Дух и душа остались сильными. Во мне они совсем не изменились.
Моя вера в Бога и моя любовь к людям не поколебались.
Но мое тело, которое раньше казалось таким несокрушимым, наконец-то захвачено. Оно хочет рухнуть.
Год как у меня пропал естественный сон. Если хочется отдохнуть несколько часов, приходится прибегать к искусственным средствам, к снотворным, которые только оглушают, но не безвредны. Я даже не могу есть. Всего несколько кусочков в день, которые заставляет меня съесть моя бедная, добрая жена. Но зато есть боль, непрекращающаяся, жуткая боль в нервах, что тянет меня по ночам и вырывает у меня из рук перо по сто раз в день!
Я чувствую себя так, будто должен непрерывно кричать, звать на помощь. Я не могу лежать, сидеть, ходить или стоять, но все же мне приходится делать все это. Я хотел бы умереть, умереть, умереть, и все же я не хочу и мне не позволено, потому что мое время еще не истекло. Я должен делать свою работу.
Моя задача? Да, моя задача!
Наконец-то, наконец-то я осознал ее. Она точно такая же, как я предполагал, и все же совсем, совсем другая.
Я уже говорил: проблема Карла Мая как и проблема всех остальных смертных, проблема человечества в физическом облике.
Но в то время как большинство людей призвано лишь представлять определенные этапы большой проблемы в своем маленьком узком кругу, есть и другие, те, кто сталкивается с трудной задачей выразить ее, даже и в небольшом масштабе, но не в деталях, а в целом. Многие из них представляют части человечества, но эти немногие представляют собой образы человечества.
Многие могут сохранить свой узкий круг чистым, таких — десятки людей, они могут даже показаться образцовыми людьми.
Но немногим дарованы добродетель и грех, чистота и нечистота всего человечества в той же пропорции что и эта: они могут стать известными генералами или грубыми убийцами, великими дипломатами или известными мошенниками, успешными финансовыми гениями или мелкими карманниками, но никогда не станут примерными подражателями. Им не даровано благостное счастье бессознательной посредственности.
Если жизнь сильнее их, то они мечутся между добродетелью и пороком, между высотой и глубиной, между ликованием и отчаянием, пока не рассеются в облаках или не разобьются в ущельях.

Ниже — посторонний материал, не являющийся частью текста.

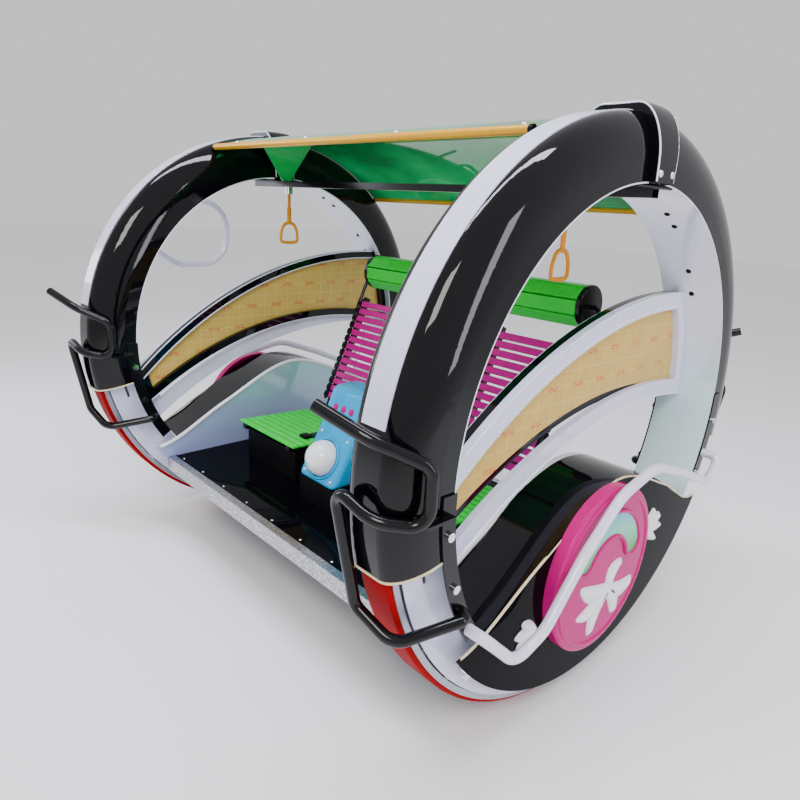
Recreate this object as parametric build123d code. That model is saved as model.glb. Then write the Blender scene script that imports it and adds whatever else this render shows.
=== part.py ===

Если они сильнее жизни и если они рождены в счастье, то они будут пролагать свои сияющие пути в величественном спокойствии; если же они родились перед очами презрения, бедности и нужды, то они достигнут своей цели своими действиями, потому что должны ее достичь, но сопротивление, которое им придется преодолеть, будет жестоким, неумолимым, и прежде, чем они, поднявшись туда, смогут издать свой победный клич, они устало рухнут, измученные, чтобы закрыть глаза на этот мир.
На самом деле каждый должен знать к каким людям принадлежит, или по крайней мере следует подумать об этом.
Я выполнил это, и пришел к убеждению, что я не должен был претендовать на дешевое невозмутимое среднее счастье, но должен был познать человеческие страдания в их глубочайших безднах, чтобы от них продвигаться вверх, поднимаясь упорно и стремительно, как человечество из потоков пота и крови, и требуются тысячелетия, чтобы преодолеть это.
Я также убежден, что мне суждено было встретить упорное сопротивление, которое все еще противостоит мне сегодня, и что я не должен жаловаться на это, потому что я был к нему готов, так же как и человечество, которое продвинется быстрее, если наконец, пожелает прекратить препятствовать своему собственному пути.
Как видите, я никого не обвиняю, кроме себя.
Если я говорил в этой книге слишком жестко или резко, если я поступал несправедливо или непокорно, то ни в коем случае это не было преднамеренным или запланированным, но это была еще не полностью преодоленная Анима, проявляющаяся так.
Пока человек движется в низшее, а мне приходилось делать это более чем достаточно в этом описании моей жизни, низшее имеет над ним власть, и я не мог быть неправдивым, я должен был писать так, как это принесла окружающая среда, мир.
Но теперь, когда я подхожу к концу и начинаю дышать лучше, и воздух чище, я также чище и свободнее в том, о чем пишу, и ко мне возвращаются силы к преодолению всего, что желает меня озлобить.
А причин для озлобления и горечи было более чем достаточно.
Я говорю только о последних десяти годах и побочных эффектах дел Мюнхмайера.
Это происходило со стороны моих оппонентов, и соответственно, их адвоката Герлаха, такими способами, которые я раньше считал совершенно невозможным.